● Written task: Reproduce exactly and only the lines running from the one with "def main() ->" through the one with "if empty is", both end lines included.

— start of Available data —

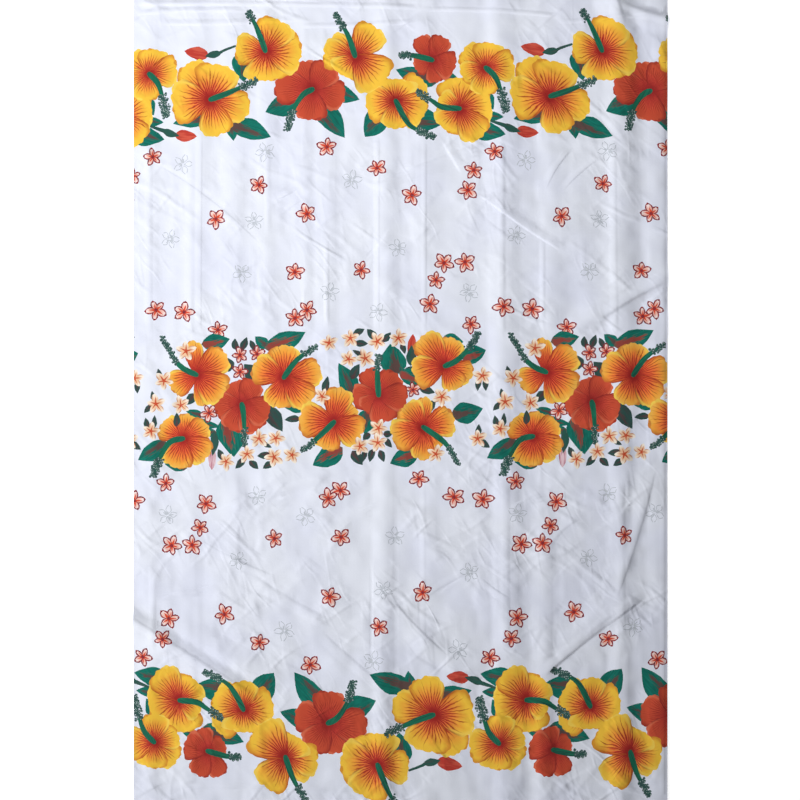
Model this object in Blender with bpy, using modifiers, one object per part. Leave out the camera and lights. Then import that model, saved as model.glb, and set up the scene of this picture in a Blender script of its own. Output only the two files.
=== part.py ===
"""A cut length of printed cloth, laid face up on a flat surface.

X runs along the bolt, Y from selvedge to selvedge and Z up. The origin is on the
surface, under the middle of the cloth. The cloth is one even wall. Between its
folds it rests flat at Z = 0, and each fold lifts the wall clear of the surface.
"""

from math import hypot
from typing import NamedTuple

import bpy

MM = 0.001

# The cloth as cut and laid
CUT_LENGTH = 0.990
CLOTH_WIDTH = 1.500
WALL = 0.0012

# The grid that carries the folds
COLUMNS = 60
ROWS = 40

# How far in from its end a fold takes to rise to its full height
FADE = 0.080

CLOTH_WHITE = (0.86, 0.87, 0.91, 1.0)
CLOTH_ROUGHNESS = 0.85


class Fold(NamedTuple):
    """One soft ridge, in millimetres from the cloth's middle, from its lower end up.

    left and right are the half widths of its two flanks as seen going up it, and
    bow is how far its middle swings to the left.
    """

    from_x: float
    from_y: float
    to_x: float
    to_y: float
    bow: float
    height: float
    left: float
    right: float


# The ridges that the bolt's folds left, which run from selvedge to selvedge.
# Those that start or end past 750 keep their height right to the edge.
BOLT_FOLDS = (
    Fold(-461, -850, -461, -10, 3, 2.1, 28, 24),
    Fold(-461, -90, -465, 850, 2, 1.9, 28, 24),
    Fold(-388, -620, -384, -90, 3, 1.6, 32, 24),
    Fold(-382, 10, -376, 850, -4, 2.1, 36, 26),
    Fold(-306, -560, -304, -110, 0, 1.2, 30, 30),
    Fold(-306, 20, -301, 850, 5, 2.1, 34, 28),
    Fold(-251, 60, -247, 850, -2, 1.6, 24, 24),
    Fold(-173, 90, -178, 640, 3, 1.3, 30, 24),
    Fold(-141, 30, -134, 620, -3, 2.3, 28, 22),
    Fold(-30, -850, -27, -20, 3, 3.7, 28, 26),
    Fold(-28, -90, -31, 850, -4, 3.8, 28, 28),
    Fold(58, -420, 50, -90, 2, 1.5, 26, 26),
    Fold(46, 40, 42, 850, 3, 1.9, 26, 30),
    Fold(190, -850, 191, -40, -3, 4.2, 28, 46),
    Fold(192, -130, 183, 850, 5, 5.2, 30, 46),
    Fold(267, -850, 270, -160, 2, 3.2, 26, 24),
    Fold(280, 80, 272, 610, -5, 2.6, 30, 38),
    Fold(412, -850, 409, -20, 3, 3.7, 28, 30),
    Fold(408, -90, 402, 850, -4, 5.7, 34, 40),
    Fold(478, -850, 481, -30, 0, 2.3, 28, 24),
    Fold(480, -100, 484, 850, 3, 3.2, 30, 24),
)

# The creases and low ridges that cross the cloth aslant
CROSS_FOLDS = (
    Fold(-260, -557, -584, -353, 0, 8.6, 40, 28),
    Fold(-215, -530, -450, -403, 0, 5.0, 30, 34),
    Fold(-76, -526, -166, -436, 4, 4.0, 30, 24),
    Fold(150, -512, -22, -382, 8, 4.4, 34, 26),
    Fold(282, -474, 462, -344, 6, 4.6, 30, 20),
    Fold(392, -374, 464, -120, -6, 3.2, 26, 18),
    Fold(296, 116, 560, 256, 8, 6.4, 38, 24),
    Fold(336, 84, 570, 158, 10, 5.0, 38, 44),
    Fold(428, 640, 364, 830, 0, 9.6, 40, 34),
    Fold(590, 690, 400, 730, 6, 7.0, 34, 20),
)


def clear_scene() -> None:
    """Removes every object that is in the scene."""
    for item in list(bpy.data.objects):
        bpy.data.objects.remove(item, do_unlink=True)


def rise_of(fold: Fold, x: float, y: float) -> float:
    """Gives one fold's height in metres at a point of the cloth's plan in metres."""
    run_x = (fold.to_x - fold.from_x) * MM
    run_y = (fold.to_y - fold.from_y) * MM
    length = hypot(run_x, run_y)
    off_x = x - fold.from_x * MM
    off_y = y - fold.from_y * MM
    along = (off_x * run_x + off_y * run_y) / length
    aside = (off_y * run_x - off_x * run_y) / length
    share = along / length
    aside -= fold.bow * MM * 4.0 * share * (1.0 - share)
    flank = (fold.left if aside > 0.0 else fold.right) * MM
    to_end = min(along, length - along)
    if to_end <= 0.0 or abs(aside) >= flank:
        return 0.0
    ramp = min(1.0, to_end / FADE)
    crown = (1.0 - (aside / flank) ** 2) ** 2
    return fold.height * MM * crown * ramp * ramp * (3.0 - 2.0 * ramp)


def relief(x: float, y: float) -> float:
    """Gives the cloth's height above the surface, where crossing folds merge softly."""
    return hypot(*(rise_of(fold, x, y) for fold in BOLT_FOLDS + CROSS_FOLDS))


def cloth_material() -> bpy.types.Material:
    """Makes the plain white of the cloth's ground."""
    material = bpy.data.materials.new("cloth_white")
    material.use_nodes = True
    shader = material.node_tree.nodes["Principled BSDF"]
    shader.inputs["Base Color"].default_value = CLOTH_WHITE
    shader.inputs["Roughness"].default_value = CLOTH_ROUGHNESS
    shader.inputs["Metallic"].default_value = 0.0
    return material


def cloth_panel(collection: bpy.types.Collection) -> bpy.types.Object:
    """Makes the cloth: a grid lifted along its folds, then given its wall upwards."""
    bpy.ops.mesh.primitive_grid_add(x_subdivisions=COLUMNS, y_subdivisions=ROWS, size=1.0)
    panel = bpy.context.active_object
    panel.name = "cloth_panel"
    panel.data.name = "cloth_panel"
    for vertex in panel.data.vertices:
        vertex.co.x *= CUT_LENGTH
        vertex.co.y *= CLOTH_WIDTH
        vertex.co.z = relief(vertex.co.x, vertex.co.y)
    panel.data.shade_smooth()
    panel.data.materials.append(cloth_material())

    wall = panel.modifiers.new("wall", "SOLIDIFY")
    wall.thickness = WALL
    wall.offset = 1.0
    wall.use_rim = True

    for holder in list(panel.users_collection):
        holder.objects.unlink(panel)
    collection.objects.link(panel)
    return panel


def main() -> None:
    """Builds the cloth in a collection named for it."""
    clear_scene()
    collection = bpy.data.collections.new("tropical_print_fabric")
    bpy.context.scene.collection.children.link(collection)
    cloth_panel(collection)


main()
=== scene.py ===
"""Printed cotton cloth, laid out flat with its soft folds, seen from straight above.

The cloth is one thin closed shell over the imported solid. Its top follows the folds,
and each printed motif is a patch of faces in its own ink. The motifs are drawn by
formulas for petals, leaves and stems, and short charts say where each one grows,
how far and which way. The rest of the cloth repeats them along the bolt, and turns
the upper half of the design round for the lower one.
"""

import logging
import math
import random
from dataclasses import dataclass, field, replace
from enum import Enum, IntEnum
from functools import partial, reduce
from typing import NamedTuple, Sequence, TypeVar

import bpy
import numpy as np
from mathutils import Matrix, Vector
from mathutils.geometry import delaunay_2d_cdt


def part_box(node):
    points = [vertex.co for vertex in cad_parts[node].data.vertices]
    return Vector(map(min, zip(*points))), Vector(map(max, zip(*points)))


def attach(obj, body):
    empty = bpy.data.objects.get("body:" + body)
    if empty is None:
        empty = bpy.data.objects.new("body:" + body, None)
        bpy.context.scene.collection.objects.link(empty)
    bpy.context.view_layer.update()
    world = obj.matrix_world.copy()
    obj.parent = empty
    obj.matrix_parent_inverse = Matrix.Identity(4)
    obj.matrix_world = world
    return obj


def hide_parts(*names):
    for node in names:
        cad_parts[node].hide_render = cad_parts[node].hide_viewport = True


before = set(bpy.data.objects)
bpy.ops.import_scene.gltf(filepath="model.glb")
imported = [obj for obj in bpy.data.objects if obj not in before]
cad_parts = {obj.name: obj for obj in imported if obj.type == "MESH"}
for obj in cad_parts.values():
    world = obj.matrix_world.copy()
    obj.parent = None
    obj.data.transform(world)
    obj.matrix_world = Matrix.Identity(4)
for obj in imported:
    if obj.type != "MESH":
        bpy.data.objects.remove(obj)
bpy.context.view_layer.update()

logging.basicConfig(level=logging.INFO, format="%(message)s")
LOG = logging.getLogger("cloth")

MM = 0.001
CLOTH_NODE = "cloth_panel"

# Turns in radians for the waves of the outlines, and the golden share, whose multiples
# spread numbers evenly
HALF_TURN = 3.1416
WHOLE_TURN = 6.28
GOLDEN = 0.618034

Point = tuple[float, float]
Span = tuple[float, float]
Colour = tuple[int, int, int]
Paint = tuple[float, float, float, float]
Stops = tuple[tuple[float, Colour], ...]
Socket = bpy.types.NodeSocket
Value = Socket | float | Sequence[float]
Row = TypeVar("Row")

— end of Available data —

● Complete answer:
def main() -> None:
    """Builds the cloth in a collection named for it."""
    clear_scene()
    collection = bpy.data.collections.new("tropical_print_fabric")
    bpy.context.scene.collection.children.link(collection)
    cloth_panel(collection)


main()
=== scene.py ===
"""Printed cotton cloth, laid out flat with its soft folds, seen from straight above.

The cloth is one thin closed shell over the imported solid. Its top follows the folds,
and each printed motif is a patch of faces in its own ink. The motifs are drawn by
formulas for petals, leaves and stems, and short charts say where each one grows,
how far and which way. The rest of the cloth repeats them along the bolt, and turns
the upper half of the design round for the lower one.
"""

import logging
import math
import random
from dataclasses import dataclass, field, replace
from enum import Enum, IntEnum
from functools import partial, reduce
from typing import NamedTuple, Sequence, TypeVar

import bpy
import numpy as np
from mathutils import Matrix, Vector
from mathutils.geometry import delaunay_2d_cdt


def part_box(node):
    points = [vertex.co for vertex in cad_parts[node].data.vertices]
    return Vector(map(min, zip(*points))), Vector(map(max, zip(*points)))


def attach(obj, body):
    empty = bpy.data.objects.get("body:" + body)
    if empty is None:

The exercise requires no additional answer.